Walking On Ice: The Puerto Merino Glacier

The Puerto Merino Glacier is a breathtaking sight, towering over 30m above sea level. El Calafate, the town where people stay in order to access it, is a different story. There isn’t much else to do there besides trips to the glacier. It’s very touristy and expensive. I wouldn’t recommend staying for longer than a day. Get in, see the glacier, and get out.

When we first arrived in El Calafate, we wanted to book the Big Ice Trekking Tour, which is a 4.5 hour glacier trek. Unfortunately, it was completely booked up for the next 11 days and there was no way we were going to wait around for that long. We ended up signing up for the Mini Trekking Tour instead, which is a 1.5 hour trek on the glacier.

Patagonia, during high season, was different than anywhere else I’ve ever backpacked. Usually when I travel, I don’t book anything in advance. I just go with the flow and book everything at the very last minute. I like this because it provides more flexibility and freedom, which is what I love about backpacking. In Patagonia, we had to book ahead for everything. It was not uncommon for every hostel in a city to fill up or for every bus leaving a city to sell out a couple days before the departure date.

Before starting the trek, we had a couple hours to sit and watch the glacier from a look out area. Every few minutes we would hear a thunderous roar as another piece of glacier ice broke off and came tumbling down into the water below. At one point we were lucky enough to see a piece break away that must have been at least 25 metres high and 10 metres wide. It was incredible.

The view from the look out area.

The view from the look out area.


The view of the glacier from the catamaran.

Walking on top of the glacier was different than I expected. I envisioned the surface to be flat and icy like a giant ice cube. Instead we were faced with a series of rolling hills and a surface was more like hard compact snow than smooth ice. There were also streams of glacier water running down the slopes all around us. We had the chance to drop onto our hands and knees and drink the fresh glacier water directly from one of the steams. I took it to the next level and decided to fully submerge my head at one point. Wow, it was cold! When the trip came to an end, the guides brought us over to a make shift bar and we were greeted with shots of whiskey and chocolate.


Shaun, Mari and I posing with our crampons.

Shaun, Mari and I posing with our crampons.

Right before I dunk my head into glacier water.

Right before I dunk my head into glacier water.


They left two Canadians alone with the whiskey. Rookie mistake.

In the end, the mini trekking ended up being a really great experience and I walked away really glad I did it. At first I was a bit disappointed that we were not able to do the Big Trekking, but I believe it worked out for the best. Honestly, I don’t think I needed 3 more hours up there to see more of the same things, on a slightly bigger scale.
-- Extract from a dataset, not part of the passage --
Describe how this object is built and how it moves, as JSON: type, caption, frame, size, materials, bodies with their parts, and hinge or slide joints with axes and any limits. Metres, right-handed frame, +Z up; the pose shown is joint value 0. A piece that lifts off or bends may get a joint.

One thing I’ve really come to learn and embrace is that more isn’t always better. There have been several times on this trip where I’ve had the option to pay more money or commit more time for an experience that included “more.” The glacier trekking is just one example. I could have done the 8-day “O” circuit in Torres Del Paine National Park instead of the 4 day “W” route. I could have hopped on a 22-day, instead of an 11-day Antarctica cruise.

Each time, for one reason or another, I did not end up taking the option that provided “more” and each time I ended up being very happy with my decision. I’m not saying that I wouldn’t have had a great time with the other options. I easily could have ended up on the “O” or on a longer Antarctica trip and I would probably be saying that I made the right decision and it was completely worth it.

My point is this… Having and doing more can be fun, but what’s more important is making the most of what we have. By doing so we create experiences that we can look back on and say, “I wouldn’t change a thing.”